Battle of Coral/Balmoral: Balmoral attack 2

Australians dress the wounds of a North Vietnamese prisoner captured in the aftermath of an attack on Balmoral. [AWM CRO/68/0580/VN]

Australians dress the wounds of a North Vietnamese prisoner captured in the aftermath of an attack on Balmoral. [AWM CRO/68/0580/VN]

The North Vietnamese launched their second major assault against Balmoral at 2.30 am on 28 May 1968. It appeared at first that they were trying to hit 3RAR’s A Company, on Balmoral’s southern side, but this was a feint. As firing died down in this vicinity, a large North Vietnamese force attacked towards D Company on the far side of the base.

Although bush and scrub came right up to Balmoral’s flanks, to the Australians’ surprise the enemy attacked over the same open ground that they had come across two nights earlier. They came under a merciless fire. Their own weapons seemed to be aimed high as much of their fire ripped through the trees, inflicting minimal damage on D Company.
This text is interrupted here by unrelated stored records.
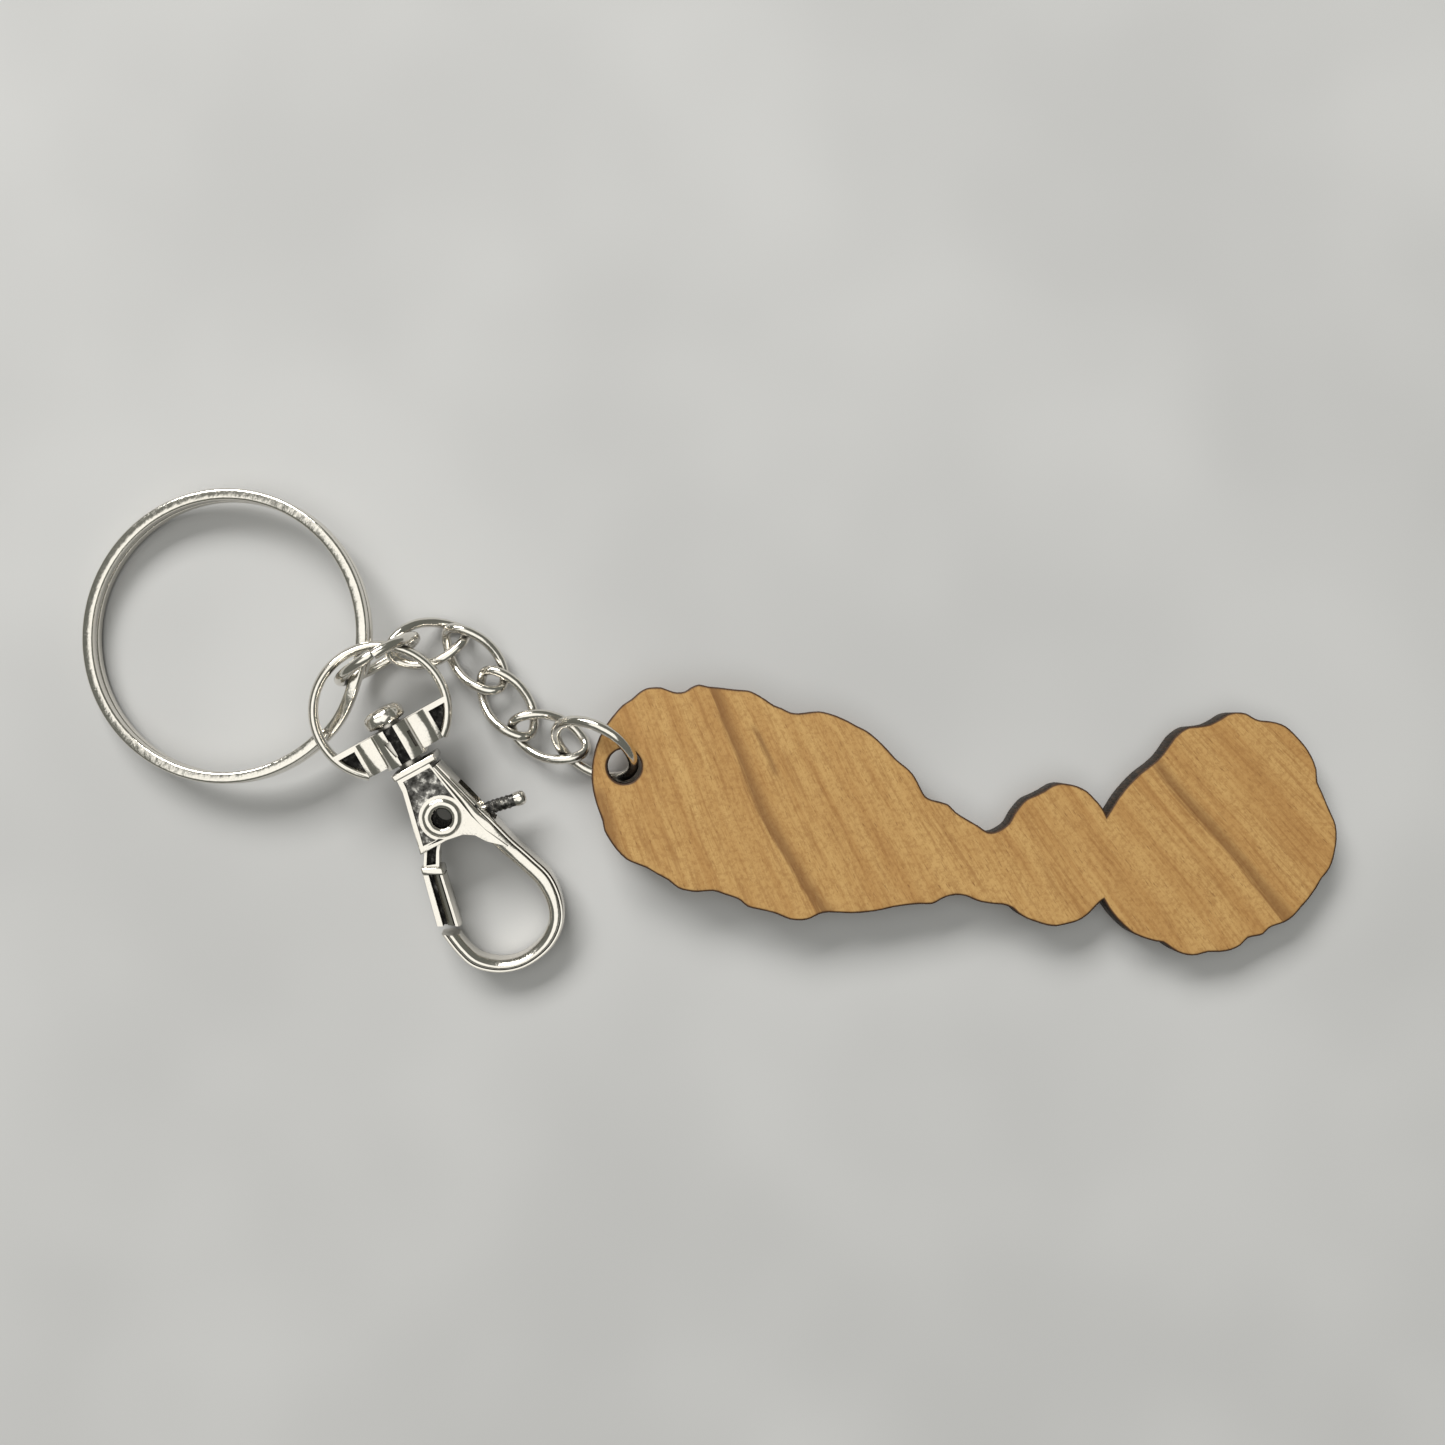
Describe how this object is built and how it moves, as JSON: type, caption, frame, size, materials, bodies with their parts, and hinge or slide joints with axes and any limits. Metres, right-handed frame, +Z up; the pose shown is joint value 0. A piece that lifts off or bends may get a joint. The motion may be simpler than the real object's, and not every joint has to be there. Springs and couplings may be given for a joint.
{
  "type": "keychain",
  "caption": "Keychain with a flat wooden charm on a short curb chain, joined by a jump ring to a split key ring and a swivel trigger clasp.",
  "frame": {"origin": "centre of the rectangle that the keychain covers on the table, at table height", "axes": "+X from the split ring to the far end of the charm, +Z up from the table, +Y to the side away from the hook"},
  "size_m": [0.1284, 0.0496, 0.0097],
  "materials": {
    "wood": "bare sanded wood with laser-browned edges",
    "nickel_wire": "bright nickel plating on drawn wire",
    "nickel_casting": "bright nickel plating on a die casting",
    "spring_steel": "plain spring wire"
  },
  "bodies": {
    "connector": {"connector_ring": "nickel_wire"},
    "split_ring": {"split_ring": "nickel_wire"},
    "swivel_eye": {"swivel_eye": "nickel_casting"},
    "hook": {"hook_body": "nickel_casting", "swivel_rivet": "nickel_casting", "pivot_rivet": "nickel_casting", "gate_spring": "spring_steel"},
    "gate": {"gate": "nickel_casting"},
    "link_1": {"chain_link_1": "nickel_wire"},
    "link_2": {"chain_link_2": "nickel_wire"},
    "link_3": {"chain_link_3": "nickel_wire"},
    "link_4": {"chain_link_4": "nickel_wire"},
    "charm_ring": {"charm_ring": "nickel_wire"},
    "charm": {"charm": "wood"}
  },
  "joints": [
    {"name": "split_ring_spin", "type": "hinge", "parent": "connector", "child": "split_ring", "pos_m": [-0.04915, 0.00973, 0.00273], "axis": [-0.1022, 0.0264, 0.9944], "continuous": true},
    {"name": "clasp_lift", "type": "hinge", "parent": "connector", "child": "swivel_eye", "pos_m": [-0.03069, 0.00825, 0.00613], "axis": [-0.9396, 0.3073, 0.1508], "range_deg": [0, 120]},
    {"name": "clasp_swivel", "type": "hinge", "parent": "swivel_eye", "child": "hook", "pos_m": [-0.03278, 0.00205, 0.00578], "axis": [0.4754, -0.8683, -0.1414], "continuous": true},
    {"name": "gate_hinge", "type": "hinge", "parent": "hook", "child": "gate", "pos_m": [-0.02674, -0.00836, 0.00406], "axis": [0.0679, -0.124, 0.9899], "range_deg": [0, 32], "stiffness_Nm_per_rad": 0.004, "springref_deg": -17.19},
    {"name": "link_1_swing", "type": "hinge", "parent": "connector", "child": "link_1", "pos_m": [-0.0313, 0.0085, 0.0015], "axis": [0, 0, 1], "range_deg": [-10, 20]},
    {"name": "link_2_swing", "type": "hinge", "parent": "link_1", "child": "link_2", "pos_m": [-0.0259, 0.0103, 0.0024], "axis": [0, 0, -1], "range_deg": [-25, 12]},
    {"name": "link_3_swing", "type": "hinge", "parent": "link_2", "child": "link_3", "pos_m": [-0.0222, 0.0053, 0.0017], "axis": [0, 0, 1], "range_deg": [-15, 25]},
    {"name": "link_4_swing", "type": "hinge", "parent": "link_3", "child": "link_4", "pos_m": [-0.0193, 0.0002, 0.0017], "axis": [0, 0, -1], "range_deg": [-12, 25]},
    {"name": "charm_ring_swing", "type": "hinge", "parent": "link_4", "child": "charm_ring", "pos_m": [-0.0147, -0.0011, 0.0016], "axis": [0, 0, 1], "range_deg": [-25, 25]},
    {"name": "charm_turn", "type": "hinge", "parent": "charm_ring", "child": "charm", "pos_m": [-0.00845, -0.00349, 0.00394], "axis": [0.0337, 0, 0.9994], "range_deg": [-35, 35]}
  ]
}
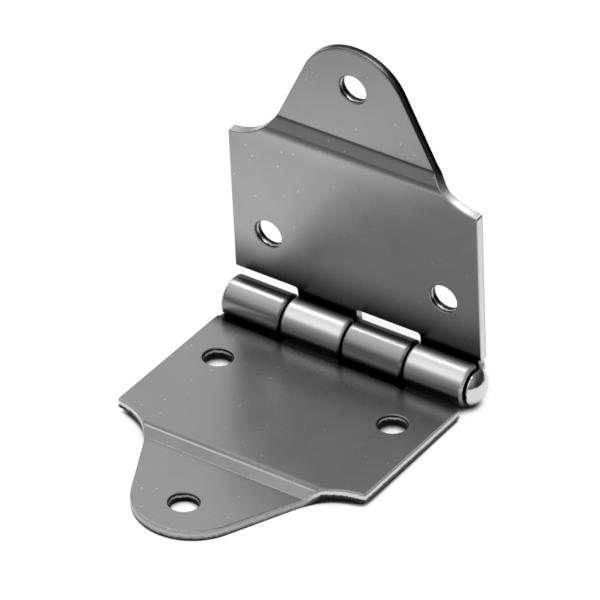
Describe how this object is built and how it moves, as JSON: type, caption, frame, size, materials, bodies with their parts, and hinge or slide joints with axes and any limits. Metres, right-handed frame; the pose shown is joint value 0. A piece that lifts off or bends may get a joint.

Some North Vietnamese troops sought refuge in the deep craters left after a B52 strike on the area days before. Safe from Australian fire in their temporary refuge, they were unable to advance any further. Nor could they retreat and as the battle died down they were trapped. Covering mortar fire gave them a chance to run across the open ground to safety, but most were shot down.

  • 3RAR’s Regimental Sergeant Major, Vince Murdoch, tends a wounded and blindfolded North Vietnamese soldier at Balmoral.  [AWM CRO/68/0590/VN]
  • Warrant Officer Don Miller, his head bandaged from a wound received during the fighting at Balmoral, awaits the helicopter that will take him from the base.  [AWM CRO/68/0557/VN]
  • General William Westmoreland, the American Commander in Vietnam, speaks with members of C Squadron, 1st Armoured Regiment.  Mick Butler, a tank commander, recalled the general being ‘very interested in my tanks.’  [AWM THU/68/0566/VN]
  • Surrounded by Australians, wounded North Vietnamese prisoners lie on makeshift stretchers and wait to be evacuated from Balmoral.  [AWM CRO/68/0582/VN]

Australian patrols went out at dawn to clear the field. A few North Vietnamese survivors, until then feigning death fired on them before being killed. Seven prisoners were taken and 42 bodies were found on the battlefield. It was a sad day, a number of the enemy dead were just teenagers, 16 or 17 years old. As had happened after earlier battles, the bodies were scooped up by a bulldozer and buried in a mass grave.